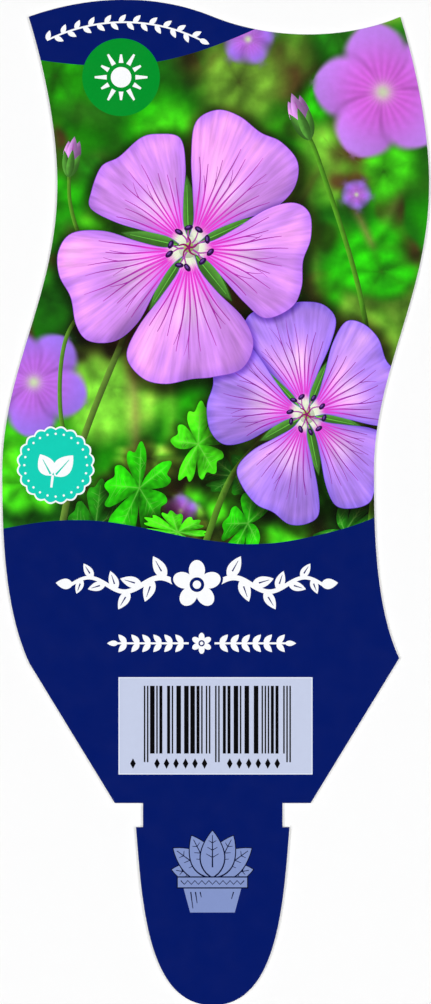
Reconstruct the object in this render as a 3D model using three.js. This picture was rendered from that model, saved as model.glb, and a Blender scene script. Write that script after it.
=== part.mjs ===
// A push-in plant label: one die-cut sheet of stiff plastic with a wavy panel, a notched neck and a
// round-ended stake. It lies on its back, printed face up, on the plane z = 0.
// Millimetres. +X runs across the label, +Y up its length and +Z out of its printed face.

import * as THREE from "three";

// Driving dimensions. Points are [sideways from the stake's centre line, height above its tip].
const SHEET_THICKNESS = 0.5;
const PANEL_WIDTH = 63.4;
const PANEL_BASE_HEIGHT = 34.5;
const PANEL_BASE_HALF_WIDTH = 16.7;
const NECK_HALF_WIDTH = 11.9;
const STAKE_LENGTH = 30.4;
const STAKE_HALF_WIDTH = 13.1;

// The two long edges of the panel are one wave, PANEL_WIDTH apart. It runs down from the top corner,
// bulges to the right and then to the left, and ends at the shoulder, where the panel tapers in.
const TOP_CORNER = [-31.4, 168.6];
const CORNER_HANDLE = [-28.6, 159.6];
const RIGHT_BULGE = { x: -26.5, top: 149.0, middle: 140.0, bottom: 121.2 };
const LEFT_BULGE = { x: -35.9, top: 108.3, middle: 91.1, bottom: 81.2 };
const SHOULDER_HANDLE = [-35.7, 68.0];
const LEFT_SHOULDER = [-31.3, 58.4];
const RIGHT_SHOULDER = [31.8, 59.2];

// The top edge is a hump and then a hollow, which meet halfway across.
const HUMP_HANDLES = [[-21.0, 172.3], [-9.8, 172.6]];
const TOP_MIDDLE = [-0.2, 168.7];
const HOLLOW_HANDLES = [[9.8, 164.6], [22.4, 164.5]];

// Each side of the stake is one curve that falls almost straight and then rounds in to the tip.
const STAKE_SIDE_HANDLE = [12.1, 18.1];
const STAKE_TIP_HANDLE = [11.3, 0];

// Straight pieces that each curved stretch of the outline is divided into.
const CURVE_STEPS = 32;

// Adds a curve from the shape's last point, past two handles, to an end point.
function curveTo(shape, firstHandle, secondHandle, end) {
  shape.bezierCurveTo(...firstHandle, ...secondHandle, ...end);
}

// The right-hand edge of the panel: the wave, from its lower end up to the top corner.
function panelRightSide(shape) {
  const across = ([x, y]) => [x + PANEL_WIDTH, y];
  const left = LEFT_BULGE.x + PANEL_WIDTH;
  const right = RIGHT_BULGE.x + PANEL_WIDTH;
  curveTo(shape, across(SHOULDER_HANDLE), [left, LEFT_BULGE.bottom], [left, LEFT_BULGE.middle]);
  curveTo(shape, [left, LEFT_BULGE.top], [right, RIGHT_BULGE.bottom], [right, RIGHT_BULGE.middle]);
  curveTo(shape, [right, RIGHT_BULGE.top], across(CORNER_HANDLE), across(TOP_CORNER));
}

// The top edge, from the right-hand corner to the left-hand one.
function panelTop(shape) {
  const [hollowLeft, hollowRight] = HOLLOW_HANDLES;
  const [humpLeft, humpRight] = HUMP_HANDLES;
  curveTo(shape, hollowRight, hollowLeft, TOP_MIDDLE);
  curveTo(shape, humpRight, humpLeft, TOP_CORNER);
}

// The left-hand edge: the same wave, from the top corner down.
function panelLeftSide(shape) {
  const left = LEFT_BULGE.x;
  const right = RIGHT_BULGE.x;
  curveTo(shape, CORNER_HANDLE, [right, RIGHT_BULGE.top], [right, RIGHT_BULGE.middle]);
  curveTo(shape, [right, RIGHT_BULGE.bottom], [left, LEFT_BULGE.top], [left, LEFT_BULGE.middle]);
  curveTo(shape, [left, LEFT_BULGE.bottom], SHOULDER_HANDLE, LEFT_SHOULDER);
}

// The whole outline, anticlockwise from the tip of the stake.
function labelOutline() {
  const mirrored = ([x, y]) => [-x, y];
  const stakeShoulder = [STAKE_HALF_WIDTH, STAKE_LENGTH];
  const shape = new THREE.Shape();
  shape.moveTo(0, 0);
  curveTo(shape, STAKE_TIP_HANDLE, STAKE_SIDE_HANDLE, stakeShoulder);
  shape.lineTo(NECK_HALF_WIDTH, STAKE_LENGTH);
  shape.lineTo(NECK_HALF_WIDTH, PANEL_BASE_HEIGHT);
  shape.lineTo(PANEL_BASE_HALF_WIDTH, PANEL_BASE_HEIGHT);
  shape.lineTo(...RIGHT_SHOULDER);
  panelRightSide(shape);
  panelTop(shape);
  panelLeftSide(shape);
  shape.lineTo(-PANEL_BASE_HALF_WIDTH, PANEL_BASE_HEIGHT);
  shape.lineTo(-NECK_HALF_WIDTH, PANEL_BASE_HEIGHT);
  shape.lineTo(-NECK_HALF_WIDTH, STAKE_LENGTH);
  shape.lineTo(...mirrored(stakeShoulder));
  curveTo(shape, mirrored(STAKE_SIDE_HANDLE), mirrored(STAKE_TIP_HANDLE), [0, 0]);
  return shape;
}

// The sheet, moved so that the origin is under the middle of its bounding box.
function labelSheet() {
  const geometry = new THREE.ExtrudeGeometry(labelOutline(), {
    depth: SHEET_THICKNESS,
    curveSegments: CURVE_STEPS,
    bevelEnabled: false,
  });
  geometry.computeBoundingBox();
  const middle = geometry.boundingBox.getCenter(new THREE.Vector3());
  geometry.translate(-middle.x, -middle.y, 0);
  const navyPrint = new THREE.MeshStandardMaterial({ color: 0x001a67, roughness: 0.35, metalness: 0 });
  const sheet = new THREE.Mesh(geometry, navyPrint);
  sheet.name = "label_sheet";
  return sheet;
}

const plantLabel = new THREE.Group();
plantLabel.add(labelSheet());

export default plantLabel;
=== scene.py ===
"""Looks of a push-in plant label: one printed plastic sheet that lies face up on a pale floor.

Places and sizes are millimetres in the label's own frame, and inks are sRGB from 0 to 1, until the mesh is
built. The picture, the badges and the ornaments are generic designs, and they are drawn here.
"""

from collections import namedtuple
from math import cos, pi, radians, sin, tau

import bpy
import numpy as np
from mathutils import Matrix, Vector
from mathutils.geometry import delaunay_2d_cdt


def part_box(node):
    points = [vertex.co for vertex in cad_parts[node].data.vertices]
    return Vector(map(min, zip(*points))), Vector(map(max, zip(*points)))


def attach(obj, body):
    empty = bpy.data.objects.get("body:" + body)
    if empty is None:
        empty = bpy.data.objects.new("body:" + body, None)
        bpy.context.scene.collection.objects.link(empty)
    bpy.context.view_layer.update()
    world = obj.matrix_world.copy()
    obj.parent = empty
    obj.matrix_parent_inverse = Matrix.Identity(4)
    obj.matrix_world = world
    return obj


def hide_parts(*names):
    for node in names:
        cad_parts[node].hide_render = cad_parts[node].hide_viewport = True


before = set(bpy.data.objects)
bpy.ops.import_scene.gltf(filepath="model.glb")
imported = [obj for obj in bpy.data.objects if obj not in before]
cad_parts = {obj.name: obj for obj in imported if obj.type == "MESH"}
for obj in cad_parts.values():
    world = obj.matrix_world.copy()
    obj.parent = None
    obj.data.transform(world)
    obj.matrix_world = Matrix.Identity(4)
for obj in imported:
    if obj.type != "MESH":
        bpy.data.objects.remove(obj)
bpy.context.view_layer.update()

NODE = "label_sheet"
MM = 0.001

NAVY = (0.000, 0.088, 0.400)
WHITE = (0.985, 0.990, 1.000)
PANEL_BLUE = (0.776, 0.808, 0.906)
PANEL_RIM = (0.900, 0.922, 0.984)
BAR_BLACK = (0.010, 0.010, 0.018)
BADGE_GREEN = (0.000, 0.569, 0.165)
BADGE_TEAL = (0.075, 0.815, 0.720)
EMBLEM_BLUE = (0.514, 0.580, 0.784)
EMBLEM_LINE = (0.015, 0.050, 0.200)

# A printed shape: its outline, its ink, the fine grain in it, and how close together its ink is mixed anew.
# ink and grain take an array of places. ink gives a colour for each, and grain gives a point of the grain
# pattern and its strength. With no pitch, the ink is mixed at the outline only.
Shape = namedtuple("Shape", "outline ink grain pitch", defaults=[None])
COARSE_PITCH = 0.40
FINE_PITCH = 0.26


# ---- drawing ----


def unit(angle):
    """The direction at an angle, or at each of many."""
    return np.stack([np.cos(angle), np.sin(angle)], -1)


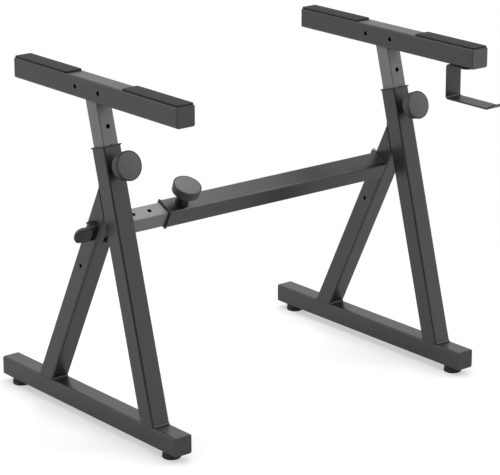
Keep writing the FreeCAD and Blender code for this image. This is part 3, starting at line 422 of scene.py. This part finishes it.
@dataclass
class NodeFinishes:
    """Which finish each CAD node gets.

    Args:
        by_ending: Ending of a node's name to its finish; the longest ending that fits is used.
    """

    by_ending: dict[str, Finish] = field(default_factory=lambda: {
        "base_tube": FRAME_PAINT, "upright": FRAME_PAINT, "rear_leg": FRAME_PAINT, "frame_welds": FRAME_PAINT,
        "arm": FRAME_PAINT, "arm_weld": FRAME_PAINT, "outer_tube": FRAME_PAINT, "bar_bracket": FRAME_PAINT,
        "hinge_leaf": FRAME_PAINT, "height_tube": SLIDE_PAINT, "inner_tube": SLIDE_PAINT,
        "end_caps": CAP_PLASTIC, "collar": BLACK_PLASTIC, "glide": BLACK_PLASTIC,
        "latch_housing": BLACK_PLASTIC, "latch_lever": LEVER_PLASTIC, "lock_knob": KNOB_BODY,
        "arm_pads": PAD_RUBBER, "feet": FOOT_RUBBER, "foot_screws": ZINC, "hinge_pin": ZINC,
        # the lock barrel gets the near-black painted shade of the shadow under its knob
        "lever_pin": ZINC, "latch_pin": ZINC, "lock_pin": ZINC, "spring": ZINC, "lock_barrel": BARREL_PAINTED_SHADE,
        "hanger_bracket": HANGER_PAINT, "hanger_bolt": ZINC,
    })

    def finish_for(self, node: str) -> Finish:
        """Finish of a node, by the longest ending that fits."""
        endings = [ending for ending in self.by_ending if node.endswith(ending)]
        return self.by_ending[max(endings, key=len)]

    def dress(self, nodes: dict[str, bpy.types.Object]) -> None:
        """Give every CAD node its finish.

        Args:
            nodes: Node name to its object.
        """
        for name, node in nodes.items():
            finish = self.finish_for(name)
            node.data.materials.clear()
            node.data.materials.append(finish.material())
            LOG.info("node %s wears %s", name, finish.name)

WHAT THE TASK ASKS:
Reproduce only the lines from the top of the material through the one bearing "const CURVE_STEPS = 32;", each exactly as it stands.

PROBLEM SOLUTION:
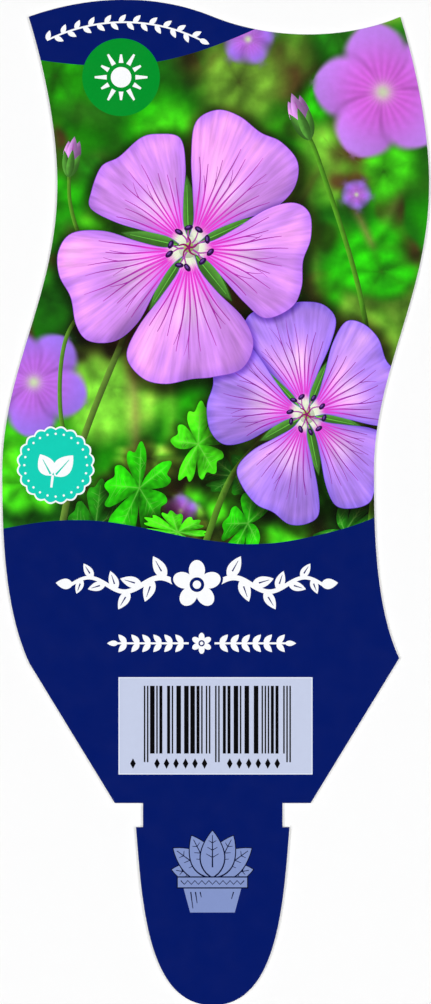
Reconstruct the object in this render as a 3D model using three.js. This picture was rendered from that model, saved as model.glb, and a Blender scene script. Write that script after it.
=== part.mjs ===
// A push-in plant label: one die-cut sheet of stiff plastic with a wavy panel, a notched neck and a
// round-ended stake. It lies on its back, printed face up, on the plane z = 0.
// Millimetres. +X runs across the label, +Y up its length and +Z out of its printed face.

import * as THREE from "three";

// Driving dimensions. Points are [sideways from the stake's centre line, height above its tip].
const SHEET_THICKNESS = 0.5;
const PANEL_WIDTH = 63.4;
const PANEL_BASE_HEIGHT = 34.5;
const PANEL_BASE_HALF_WIDTH = 16.7;
const NECK_HALF_WIDTH = 11.9;
const STAKE_LENGTH = 30.4;
const STAKE_HALF_WIDTH = 13.1;

// The two long edges of the panel are one wave, PANEL_WIDTH apart. It runs down from the top corner,
// bulges to the right and then to the left, and ends at the shoulder, where the panel tapers in.
const TOP_CORNER = [-31.4, 168.6];
const CORNER_HANDLE = [-28.6, 159.6];
const RIGHT_BULGE = { x: -26.5, top: 149.0, middle: 140.0, bottom: 121.2 };
const LEFT_BULGE = { x: -35.9, top: 108.3, middle: 91.1, bottom: 81.2 };
const SHOULDER_HANDLE = [-35.7, 68.0];
const LEFT_SHOULDER = [-31.3, 58.4];
const RIGHT_SHOULDER = [31.8, 59.2];

// The top edge is a hump and then a hollow, which meet halfway across.
const HUMP_HANDLES = [[-21.0, 172.3], [-9.8, 172.6]];
const TOP_MIDDLE = [-0.2, 168.7];
const HOLLOW_HANDLES = [[9.8, 164.6], [22.4, 164.5]];

// Each side of the stake is one curve that falls almost straight and then rounds in to the tip.
const STAKE_SIDE_HANDLE = [12.1, 18.1];
const STAKE_TIP_HANDLE = [11.3, 0];

// Straight pieces that each curved stretch of the outline is divided into.
const CURVE_STEPS = 32;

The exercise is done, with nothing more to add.